What Azure Stack Hub Actually Delivers
Azure Stack Hub is an integrated system that runs a subset of Azure services on validated hardware from partners like HPE, Dell, or Lenovo. It provides a consistent control plane: Resource Manager, the Azure Portal experience, many IaaS resource types, and optional PaaS providers (App Service, SQL Server, MySQL). The core selling point is familiarity—teams reuse automation, pipelines, and skills for workloads that need to stay local.
Feature parity with public Azure is partial by design. Not every service appears on Hub; newer PaaS offerings often debut in Azure proper and may never reach the stack. This forces architectural workarounds for organisations expecting a mirror image.

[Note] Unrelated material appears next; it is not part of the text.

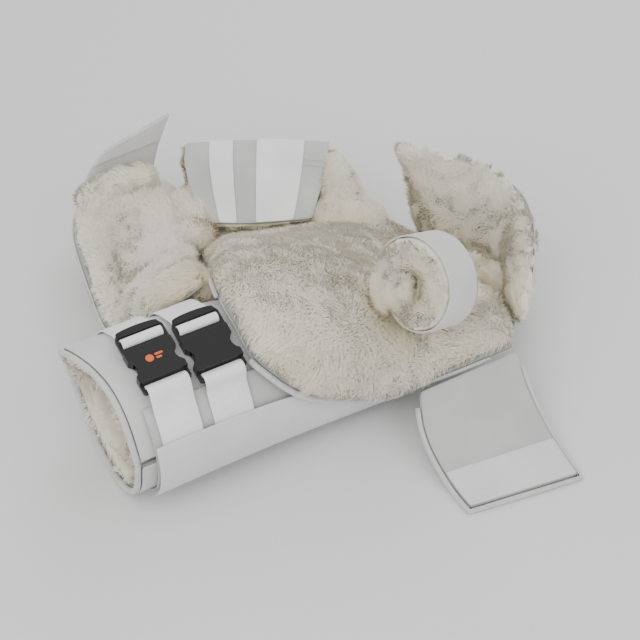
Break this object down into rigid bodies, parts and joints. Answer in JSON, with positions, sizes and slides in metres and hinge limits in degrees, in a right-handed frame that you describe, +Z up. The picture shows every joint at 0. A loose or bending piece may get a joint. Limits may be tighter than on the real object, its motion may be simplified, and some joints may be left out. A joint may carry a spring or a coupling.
{
  "type": "horse breastplate",
  "caption": "Fleece-lined padded horse breastplate, laid down with one side rolled up and buckled round into a sleeve, with folded flaps and a rolled strap.",
  "frame": {"origin": "centre of the footprint, at the level the piece lies on", "axes": "+X to the right along the width, from the rolled sleeve's mouth towards the closing flap; +Y away from the viewer, towards the folded back flap; +Z up"},
  "size_m": [0.607, 0.5616, 0.2381],
  "materials": {
    "shell_fabric": "coated woven nylon, light grey-white",
    "loop_fabric": "brushed loop fabric, light grey",
    "foam_core": "closed-cell foam, grey",
    "fleece": "deep brushed synthetic fleece, cream",
    "binding_tape": "folded binding tape, light grey",
    "hook_tape": "moulded hook tape, pale grey",
    "webbing": "ribbed flat webbing, white",
    "buckle_plastic": "moulded acetal, satin black"
  },
  "bodies": {
    "body": {"sleeve_shell": "shell_fabric", "liner_shell": "shell_fabric", "chest_shell": "shell_fabric", "left_wing_shell": "shell_fabric", "right_wing_shell": "shell_fabric", "back_panel_shell": "shell_fabric", "rolled_strap_shell": "shell_fabric", "sleeve_loop_panel": "loop_fabric", "sleeve_foam": "foam_core", "chest_foam": "foam_core", "left_wing_foam": "foam_core", "right_wing_foam": "foam_core", "back_panel_foam": "foam_core", "sleeve_fleece": "fleece", "liner_fleece": "fleece", "chest_fleece": "fleece", "left_wing_fleece": "fleece", "right_wing_fleece": "fleece", "back_panel_fleece": "fleece", "rolled_strap_fleece": "fleece", "sleeve_mouth_binding": "binding_tape", "chest_binding": "binding_tape", "closing_band_rim": "binding_tape", "flap_seam_tape": "binding_tape", "left_wing_seam": "binding_tape", "right_wing_seam": "binding_tape", "back_panel_seam": "binding_tape", "closing_hook_band": "hook_tape", "lower_web_1": "webbing", "lower_web_2": "webbing", "upper_web_1": "webbing", "upper_web_2": "webbing", "buckle_1_housing": "buckle_plastic", "buckle_2_housing": "buckle_plastic"},
    "right_flap": {"right_flap_backing": "shell_fabric", "right_flap_foam": "foam_core", "right_flap_loop_panel": "loop_fabric", "right_flap_hook_band": "hook_tape", "right_flap_binding": "binding_tape"},
    "left_flap": {"left_flap_shell": "shell_fabric", "left_flap_hook_band": "hook_tape"},
    "back_flap": {"back_flap_shell": "loop_fabric", "back_flap_foam": "foam_core", "back_flap_fleece": "fleece", "back_flap_web_1": "webbing", "back_flap_web_2": "webbing"},
    "insert_1": {"buckle_1_insert": "buckle_plastic"},
    "prong_left_1": {"buckle_1_prong_left": "buckle_plastic"},
    "prong_right_1": {"buckle_1_prong_right": "buckle_plastic"},
    "insert_2": {"buckle_2_insert": "buckle_plastic"},
    "prong_left_2": {"buckle_2_prong_left": "buckle_plastic"},
    "prong_right_2": {"buckle_2_prong_right": "buckle_plastic"}
  },
  "joints": [
    {"name": "buckle_1_slide", "type": "slide", "parent": "body", "child": "insert_1", "axis": [-0.4957, 0.8389, 0.225], "range_m": [0, 0.033], "deforming": ["upper_web_1"]},
    {"name": "buckle_1_squeeze_left", "type": "hinge", "parent": "insert_1", "child": "prong_left_1", "pos_m": [-0.18001, -0.19848, 0.18151], "axis": [0.1144, -0.1937, 0.9744], "range_deg": [0, 6], "stiffness_Nm_per_rad": 0.2},
    {"name": "buckle_1_squeeze_right", "type": "hinge", "parent": "insert_1", "child": "prong_right_1", "pos_m": [-0.1516, -0.18169, 0.18151], "axis": [0.1144, -0.1937, 0.9744], "range_deg": [-6, 0], "stiffness_Nm_per_rad": 0.2},
    {"name": "buckle_2_slide", "type": "slide", "parent": "body", "child": "insert_2", "axis": [-0.4776, 0.8225, 0.309], "range_m": [0, 0.033], "deforming": ["upper_web_2"]},
    {"name": "buckle_2_squeeze_left", "type": "hinge", "parent": "insert_2", "child": "prong_left_2", "pos_m": [-0.12412, -0.17449, 0.17739], "axis": [0.1552, -0.2672, 0.9511], "range_deg": [0, 6], "stiffness_Nm_per_rad": 0.2},
    {"name": "buckle_2_squeeze_right", "type": "hinge", "parent": "insert_2", "child": "prong_right_2", "pos_m": [-0.09558, -0.15792, 0.17739], "axis": [0.1552, -0.2672, 0.9511], "range_deg": [-6, 0], "stiffness_Nm_per_rad": 0.2},
    {"name": "right_flap_hinge", "type": "hinge", "parent": "body", "child": "right_flap", "pos_m": [0.17744, -0.09222, 0.06226], "axis": [-0.8926, -0.4463, -0.0638], "range_deg": [0, 70]},
    {"name": "left_flap_hinge", "type": "hinge", "parent": "body", "child": "left_flap", "pos_m": [-0.25256, 0.24378, 0.07726], "axis": [0.8419, 0.5212, -0.1403], "range_deg": [-40, 35]},
    {"name": "back_flap_hinge", "type": "hinge", "parent": "body", "child": "back_flap", "pos_m": [-0.06556, 0.26578, 0.09326], "axis": [0.9997, 0.0215, 0.0108], "range_deg": [-80, 0]}
  ],
  "couplings": [
    {"joint": "buckle_1_squeeze_right", "follows": "buckle_1_squeeze_left", "ratio": -1},
    {"joint": "buckle_2_squeeze_right", "follows": "buckle_2_squeeze_left", "ratio": -1}
  ]
}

Microsoft’s documentation underscores that Hub is for scenarios like edge, disconnected locations, and data residency, not for full cloud replication.
Resiliency is built in through availability sets and fault domains, but a chunk of physical memory is held back as a resiliency reserve to enable live migration and recovery during host failures. That overhead—plus infrastructure management—means usable capacity is less than raw hardware specs. Planners must use Microsoft’s formulas to avoid surprise shortfalls, especially in smaller scale-unit deployments.
Azure Stack Hub supports connected pay-as-you-use billing against an Azure subscription, or a capacity (fixed) model for disconnected/isolated environments paid as an annual licence. Service providers like Sure wrap these in tenant-facing tiers, but the underlying choice influences total cost of ownership (TCO) and billing predictability.
What Sure Is Offering Locally
Sure’s Guernsey-hosted Hub is sold as a managed hybrid-cloud product with several advertised pillars:
- Local data residency inside Channel Islands jurisdiction, simplifying compliance for data protection laws.
- 24/7 on-island support and disaster-recovery assistance from engineers with physical rack access.
- ISO 22301 and ISO 27001 certification, referenced in Sure’s service pages, bolsters audit readiness.
- Azure-consistent management and tooling to preserve DevOps workflows.
- Pay-as-you-go billing and tailored commercial packages, with promises of no significant upfront capital outlay.
Channel Eye’s coverage repeats Sure’s marketing emphasis on resilience, framing the service as ideal for regulated firms that want Azure-style tooling while keeping sensitive workloads physically on-island. The local support angle—minutes matter in forensic evidence preservation or emergency hardware replacement—is a key differentiator versus offshore public cloud providers.
Strengths: Why Regulated Buyers Will Pay Attention
Data Sovereignty Made Practical
For firms that must prove physical data locality to auditors or contractual counterparties, having an Azure-consistent platform inside the Channel Islands simplifies the narrative. Sure’s ISO references add weight for procurement teams accustomed to rigorous vendor assessment.
Local Operational Responsiveness
On-island engineers with direct physical access to racks offer faster incident response than remote cloud operators. When an outage demands immediate hardware swap or forensic lock-down, a local team can act in minutes, not hours.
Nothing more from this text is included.